(Scripts that build objects)
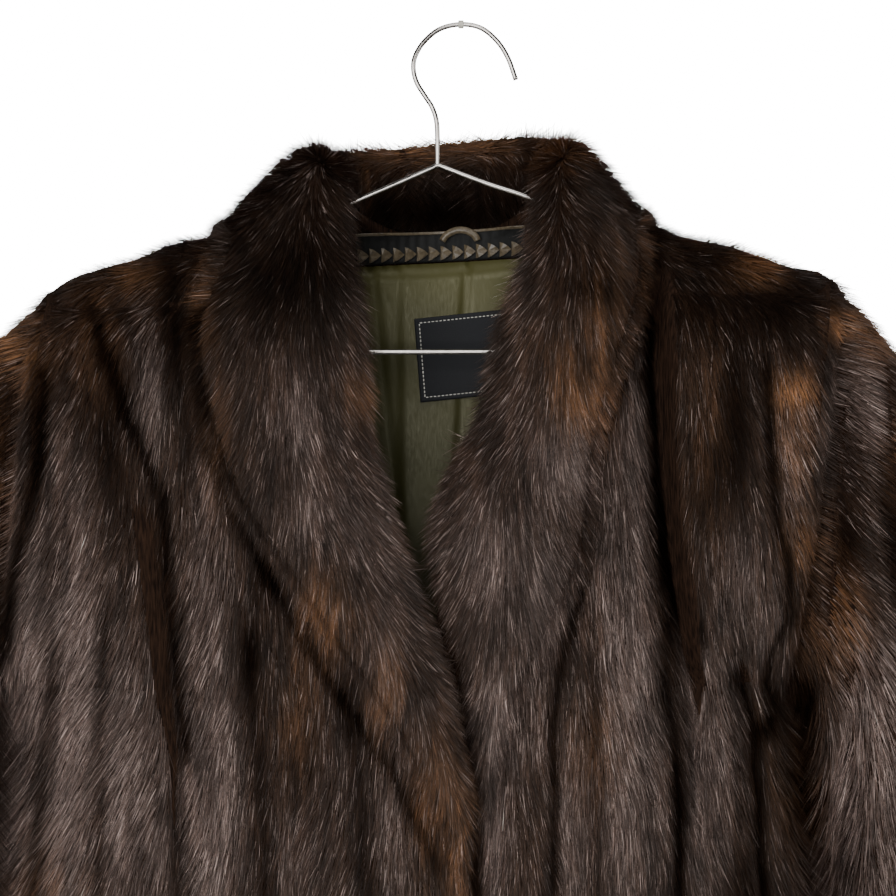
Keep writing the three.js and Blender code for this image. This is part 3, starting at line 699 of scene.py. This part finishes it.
# across, down, half width, half height, amount: where the fur looks silvery, warm or deep
SHEEN = [
    (155, 372, 16, 50, 1.1), (212, 545, 16, 88, 0.8), (303, 405, 24, 50, 0.8),
    (318, 495, 28, 36, 0.6), (356, 528, 22, 36, 0.55), (80, 600, 30, 60, 0.6),
    (92, 690, 34, 80, 0.95), (140, 800, 32, 110, 1.1), (70, 830, 26, 90, 1.0),
    (215, 780, 28, 130, 1.25), (300, 850, 26, 80, 0.5), (375, 640, 22, 60, 0.5),
    (395, 800, 22, 80, 0.5), (62, 440, 12, 40, 0.4), (350, 720, 20, 60, 0.3),
    (628, 400, 12, 70, 0.8), (618, 520, 20, 90, 1.2), (628, 660, 20, 90, 1.0),
    (632, 800, 26, 90, 0.9), (575, 820, 20, 110, 0.85), (565, 450, 24, 40, 1.2),
    (490, 540, 34, 50, 0.75), (540, 580, 26, 60, 0.9), (506, 705, 30, 50, 0.9),
    (495, 820, 16, 70, 0.9), (530, 380, 24, 60, 0.1), (738, 548, 28, 46, 0.65),
    (720, 740, 14, 100, 0.8), (690, 760, 17, 130, 1.1), (866, 740, 34, 90, 1.6),
    (880, 830, 28, 70, 1.6), (846, 450, 16, 50, 0.45), (788, 440, 12, 50, 0.5),
    (520, 250, 16, 50, 0.25), (850, 400, 30, 60, 0.75), (770, 620, 16, 40, 0.4),
    (24, 520, 22, 60, 0.6), (28, 660, 26, 110, 1.0), (30, 800, 26, 90, 1.2), (85, 490, 24, 50, 0.5),
    (165, 690, 20, 70, 0.5), (872, 650, 26, 50, 0.6), (850, 860, 30, 50, 0.7),
]
WARM = [
    (140, 266, 28, 18, 0.9), (24, 345, 28, 32, 1.7), (212, 300, 12, 44, 0.8),
    (352, 380, 14, 24, 0.6), (328, 602, 20, 40, 0.9), (100, 330, 20, 50, 0.5),
    (385, 680, 16, 50, 0.7), (430, 790, 16, 60, 0.8), (458, 830, 12, 60, 0.8),
    (300, 700, 20, 60, 0.4), (8, 470, 12, 60, 0.8), (45, 880, 30, 40, 0.5),
    (585, 385, 26, 40, 0.8), (604, 300, 16, 60, 0.6), (560, 350, 26, 40, 0.3),
    (752, 262, 24, 17, 1.8), (690, 236, 24, 14, 0.7), (790, 376, 17, 18, 1.7),
    (829, 317, 17, 13, 1.5), (800, 530, 18, 30, 0.8), (832, 616, 28, 40, 1.0),
    (888, 460, 14, 32, 1.1), (705, 430, 16, 100, 0.4), (870, 330, 24, 24, 1.1),
    (790, 430, 14, 40, 0.6), (795, 760, 26, 60, 0.5), (400, 150, 34, 12, 1.6),
    (470, 146, 30, 10, 1.3), (560, 150, 30, 14, 0.9), (590, 740, 20, 50, 0.4),
    (225, 420, 16, 60, 0.5), (372, 175, 14, 30, 0.5), (640, 260, 10, 40, 0.4),
]
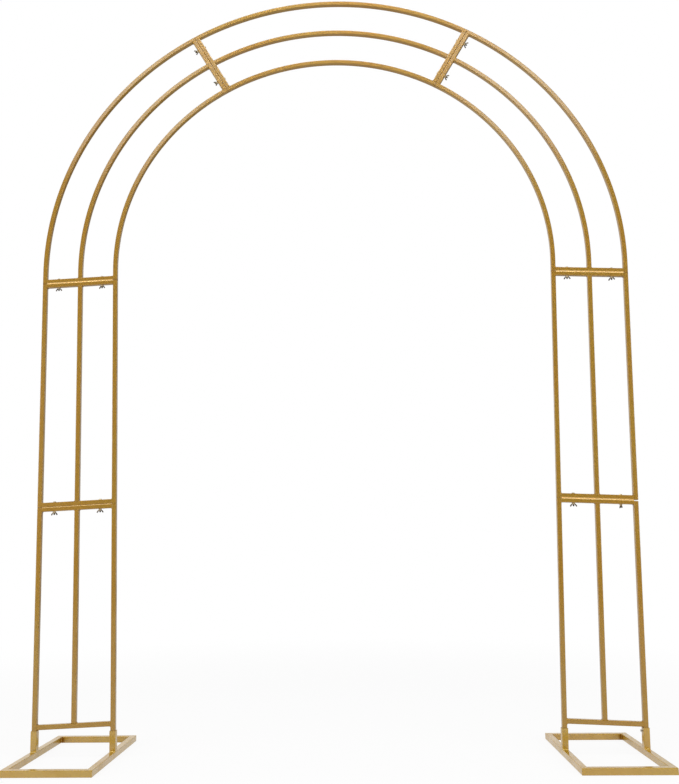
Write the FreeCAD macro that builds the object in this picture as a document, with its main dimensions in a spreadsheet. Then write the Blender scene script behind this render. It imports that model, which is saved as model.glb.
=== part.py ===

## TASK DESCRIPTION:
What are the lines from the one with "Write the FreeCAD" through the last line of the records above? Quote them exactly and add nothing.

## ANSWER:
Write the FreeCAD macro that builds the object in this picture as a document, with its main dimensions in a spreadsheet. Then write the Blender scene script behind this render. It imports that model, which is saved as model.glb.
=== part.py ===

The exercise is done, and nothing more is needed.